- **The exercise**:
Locate the word "This" in the material, then show every line that holds it.

- **Dataset excerpts**:
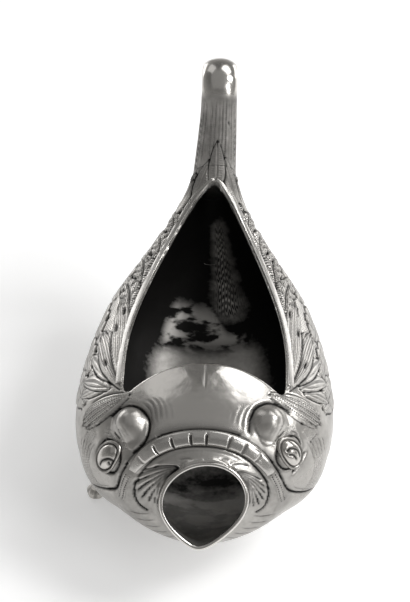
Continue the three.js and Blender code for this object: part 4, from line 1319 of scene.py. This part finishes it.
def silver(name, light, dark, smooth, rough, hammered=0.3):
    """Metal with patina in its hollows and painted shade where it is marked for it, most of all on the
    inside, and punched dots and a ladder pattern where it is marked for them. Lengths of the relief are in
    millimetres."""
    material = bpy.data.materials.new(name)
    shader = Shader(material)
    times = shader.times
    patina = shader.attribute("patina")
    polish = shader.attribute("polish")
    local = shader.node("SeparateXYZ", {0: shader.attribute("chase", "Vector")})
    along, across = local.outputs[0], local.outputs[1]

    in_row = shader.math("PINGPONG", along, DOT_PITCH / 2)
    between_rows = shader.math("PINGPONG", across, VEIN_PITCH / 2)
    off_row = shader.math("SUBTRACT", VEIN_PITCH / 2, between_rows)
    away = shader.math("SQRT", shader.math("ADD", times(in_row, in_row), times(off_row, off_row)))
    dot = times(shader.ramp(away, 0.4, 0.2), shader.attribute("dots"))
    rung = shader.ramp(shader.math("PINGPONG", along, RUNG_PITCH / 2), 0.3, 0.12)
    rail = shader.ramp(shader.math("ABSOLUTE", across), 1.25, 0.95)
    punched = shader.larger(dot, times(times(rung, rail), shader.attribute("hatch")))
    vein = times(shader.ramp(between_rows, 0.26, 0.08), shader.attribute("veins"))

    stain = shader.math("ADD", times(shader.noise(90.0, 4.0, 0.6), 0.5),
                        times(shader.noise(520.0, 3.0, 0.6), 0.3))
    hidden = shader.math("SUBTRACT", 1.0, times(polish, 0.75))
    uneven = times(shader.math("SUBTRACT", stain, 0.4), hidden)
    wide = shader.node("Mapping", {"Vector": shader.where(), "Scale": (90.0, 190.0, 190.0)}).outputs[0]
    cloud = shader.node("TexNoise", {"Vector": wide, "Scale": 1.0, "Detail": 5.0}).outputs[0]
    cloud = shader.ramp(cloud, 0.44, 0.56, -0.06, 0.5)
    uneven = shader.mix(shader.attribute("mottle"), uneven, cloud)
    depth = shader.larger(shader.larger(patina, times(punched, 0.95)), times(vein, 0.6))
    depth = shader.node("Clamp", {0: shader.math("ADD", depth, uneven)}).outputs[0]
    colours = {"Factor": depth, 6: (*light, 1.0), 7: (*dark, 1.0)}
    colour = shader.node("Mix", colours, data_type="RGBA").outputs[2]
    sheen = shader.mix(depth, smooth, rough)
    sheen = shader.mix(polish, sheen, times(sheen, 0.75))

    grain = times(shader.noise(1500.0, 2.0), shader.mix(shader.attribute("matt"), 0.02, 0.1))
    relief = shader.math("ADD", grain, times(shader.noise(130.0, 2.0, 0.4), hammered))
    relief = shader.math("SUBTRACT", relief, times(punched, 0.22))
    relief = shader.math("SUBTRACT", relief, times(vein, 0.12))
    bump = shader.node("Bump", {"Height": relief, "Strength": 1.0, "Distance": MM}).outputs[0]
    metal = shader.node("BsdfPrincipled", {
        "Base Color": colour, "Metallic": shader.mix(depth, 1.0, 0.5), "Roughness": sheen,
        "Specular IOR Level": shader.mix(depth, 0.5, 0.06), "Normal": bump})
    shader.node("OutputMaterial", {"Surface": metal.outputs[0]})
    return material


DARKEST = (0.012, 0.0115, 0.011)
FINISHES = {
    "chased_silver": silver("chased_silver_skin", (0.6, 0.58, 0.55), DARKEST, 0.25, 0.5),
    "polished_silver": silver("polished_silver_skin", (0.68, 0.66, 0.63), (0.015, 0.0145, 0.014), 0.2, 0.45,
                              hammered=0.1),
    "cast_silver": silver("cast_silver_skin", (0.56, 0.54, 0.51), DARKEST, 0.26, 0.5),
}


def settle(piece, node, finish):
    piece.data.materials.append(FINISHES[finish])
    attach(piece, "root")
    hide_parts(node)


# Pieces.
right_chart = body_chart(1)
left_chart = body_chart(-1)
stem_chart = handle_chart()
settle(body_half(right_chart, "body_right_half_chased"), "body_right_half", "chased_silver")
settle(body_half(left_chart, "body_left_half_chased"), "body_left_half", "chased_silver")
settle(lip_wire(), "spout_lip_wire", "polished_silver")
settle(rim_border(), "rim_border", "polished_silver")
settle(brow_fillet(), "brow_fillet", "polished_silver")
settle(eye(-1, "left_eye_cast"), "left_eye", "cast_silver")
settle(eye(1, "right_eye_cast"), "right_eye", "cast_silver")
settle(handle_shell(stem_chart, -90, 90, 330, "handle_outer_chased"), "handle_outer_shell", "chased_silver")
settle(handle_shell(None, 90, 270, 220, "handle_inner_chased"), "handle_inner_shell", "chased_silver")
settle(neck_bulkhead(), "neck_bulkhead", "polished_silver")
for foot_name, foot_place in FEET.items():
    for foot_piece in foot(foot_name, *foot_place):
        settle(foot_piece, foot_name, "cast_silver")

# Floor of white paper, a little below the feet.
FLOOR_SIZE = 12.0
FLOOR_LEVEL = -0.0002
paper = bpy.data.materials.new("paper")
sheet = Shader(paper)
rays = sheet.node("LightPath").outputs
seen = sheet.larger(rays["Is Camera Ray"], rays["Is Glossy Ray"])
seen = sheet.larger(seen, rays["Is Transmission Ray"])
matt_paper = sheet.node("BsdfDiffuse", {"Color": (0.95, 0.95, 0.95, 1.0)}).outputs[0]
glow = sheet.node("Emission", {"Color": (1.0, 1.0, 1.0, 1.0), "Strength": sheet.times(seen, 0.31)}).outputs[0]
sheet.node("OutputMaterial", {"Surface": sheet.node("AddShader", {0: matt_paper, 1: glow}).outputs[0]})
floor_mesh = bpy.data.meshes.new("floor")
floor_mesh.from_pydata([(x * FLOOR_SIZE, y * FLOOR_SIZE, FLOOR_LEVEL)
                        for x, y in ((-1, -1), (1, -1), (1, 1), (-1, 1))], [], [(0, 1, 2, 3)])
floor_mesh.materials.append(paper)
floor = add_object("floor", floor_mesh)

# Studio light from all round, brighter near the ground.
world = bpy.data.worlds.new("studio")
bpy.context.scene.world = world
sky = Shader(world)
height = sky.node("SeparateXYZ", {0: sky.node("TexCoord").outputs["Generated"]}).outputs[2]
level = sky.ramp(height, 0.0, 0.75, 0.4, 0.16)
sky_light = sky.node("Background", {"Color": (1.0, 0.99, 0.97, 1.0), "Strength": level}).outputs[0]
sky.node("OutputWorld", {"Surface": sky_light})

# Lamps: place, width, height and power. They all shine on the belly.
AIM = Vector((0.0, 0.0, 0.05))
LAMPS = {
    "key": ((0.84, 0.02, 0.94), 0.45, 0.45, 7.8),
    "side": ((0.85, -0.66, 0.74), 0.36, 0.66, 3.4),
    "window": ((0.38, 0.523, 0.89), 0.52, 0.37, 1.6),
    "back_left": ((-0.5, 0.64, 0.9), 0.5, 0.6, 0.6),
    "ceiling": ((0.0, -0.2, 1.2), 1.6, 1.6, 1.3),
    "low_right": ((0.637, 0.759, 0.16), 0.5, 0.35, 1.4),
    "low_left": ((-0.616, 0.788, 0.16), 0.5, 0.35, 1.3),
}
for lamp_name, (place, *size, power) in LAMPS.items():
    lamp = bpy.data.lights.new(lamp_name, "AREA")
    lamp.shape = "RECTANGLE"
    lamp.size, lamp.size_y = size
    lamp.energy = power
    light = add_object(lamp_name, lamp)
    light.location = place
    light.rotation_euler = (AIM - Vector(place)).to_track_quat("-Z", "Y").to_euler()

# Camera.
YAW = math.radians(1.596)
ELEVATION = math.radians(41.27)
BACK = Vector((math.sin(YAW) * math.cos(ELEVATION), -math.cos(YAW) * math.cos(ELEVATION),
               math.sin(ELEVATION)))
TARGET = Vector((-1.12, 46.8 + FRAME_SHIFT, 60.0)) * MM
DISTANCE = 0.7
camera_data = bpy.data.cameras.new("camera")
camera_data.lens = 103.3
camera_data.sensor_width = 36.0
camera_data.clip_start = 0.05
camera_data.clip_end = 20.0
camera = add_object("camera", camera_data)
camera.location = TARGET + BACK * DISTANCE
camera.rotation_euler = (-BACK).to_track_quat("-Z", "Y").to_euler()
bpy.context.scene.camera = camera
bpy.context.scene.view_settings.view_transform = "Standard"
...
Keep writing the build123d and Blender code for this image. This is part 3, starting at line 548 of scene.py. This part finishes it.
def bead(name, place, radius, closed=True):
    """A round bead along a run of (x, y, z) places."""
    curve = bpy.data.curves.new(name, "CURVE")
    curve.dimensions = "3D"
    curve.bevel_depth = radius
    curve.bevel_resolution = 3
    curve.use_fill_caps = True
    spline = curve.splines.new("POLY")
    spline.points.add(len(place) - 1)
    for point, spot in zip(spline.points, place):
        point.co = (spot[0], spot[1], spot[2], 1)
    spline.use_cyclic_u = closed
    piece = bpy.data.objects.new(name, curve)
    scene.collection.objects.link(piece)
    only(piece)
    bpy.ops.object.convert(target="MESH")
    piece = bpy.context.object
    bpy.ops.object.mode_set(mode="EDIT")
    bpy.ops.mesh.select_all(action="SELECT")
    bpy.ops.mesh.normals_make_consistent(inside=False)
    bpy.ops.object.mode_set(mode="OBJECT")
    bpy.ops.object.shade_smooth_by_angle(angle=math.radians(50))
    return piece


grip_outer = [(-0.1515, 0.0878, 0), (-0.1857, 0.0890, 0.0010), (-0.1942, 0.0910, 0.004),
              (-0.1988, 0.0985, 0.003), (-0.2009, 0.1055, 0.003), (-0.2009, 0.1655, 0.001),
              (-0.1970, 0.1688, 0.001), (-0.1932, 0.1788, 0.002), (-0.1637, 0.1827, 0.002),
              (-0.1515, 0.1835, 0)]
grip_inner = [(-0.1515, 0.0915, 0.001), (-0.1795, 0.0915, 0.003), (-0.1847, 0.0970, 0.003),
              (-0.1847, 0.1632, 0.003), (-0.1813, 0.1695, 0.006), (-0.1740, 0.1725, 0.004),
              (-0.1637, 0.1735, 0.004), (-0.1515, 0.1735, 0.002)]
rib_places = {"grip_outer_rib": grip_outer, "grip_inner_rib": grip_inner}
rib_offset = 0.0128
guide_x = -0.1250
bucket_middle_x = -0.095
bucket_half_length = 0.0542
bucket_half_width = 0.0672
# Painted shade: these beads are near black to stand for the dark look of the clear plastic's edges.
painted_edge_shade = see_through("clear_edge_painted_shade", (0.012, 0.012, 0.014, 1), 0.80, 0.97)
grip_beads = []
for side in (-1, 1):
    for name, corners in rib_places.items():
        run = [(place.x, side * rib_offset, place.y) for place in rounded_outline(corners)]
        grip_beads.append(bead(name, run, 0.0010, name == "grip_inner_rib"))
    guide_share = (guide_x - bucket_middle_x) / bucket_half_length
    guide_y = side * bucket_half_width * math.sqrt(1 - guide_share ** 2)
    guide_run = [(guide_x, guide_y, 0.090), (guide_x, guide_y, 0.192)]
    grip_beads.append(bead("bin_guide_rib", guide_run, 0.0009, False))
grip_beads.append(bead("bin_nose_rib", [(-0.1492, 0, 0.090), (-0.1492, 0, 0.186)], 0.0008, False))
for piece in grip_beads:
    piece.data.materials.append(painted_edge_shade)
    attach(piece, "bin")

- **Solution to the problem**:
Continue the three.js and Blender code for this object: part 4, from line 1319 of scene.py. This part finishes it.
Keep writing the build123d and Blender code for this image. This is part 3, starting at line 548 of scene.py. This part finishes it.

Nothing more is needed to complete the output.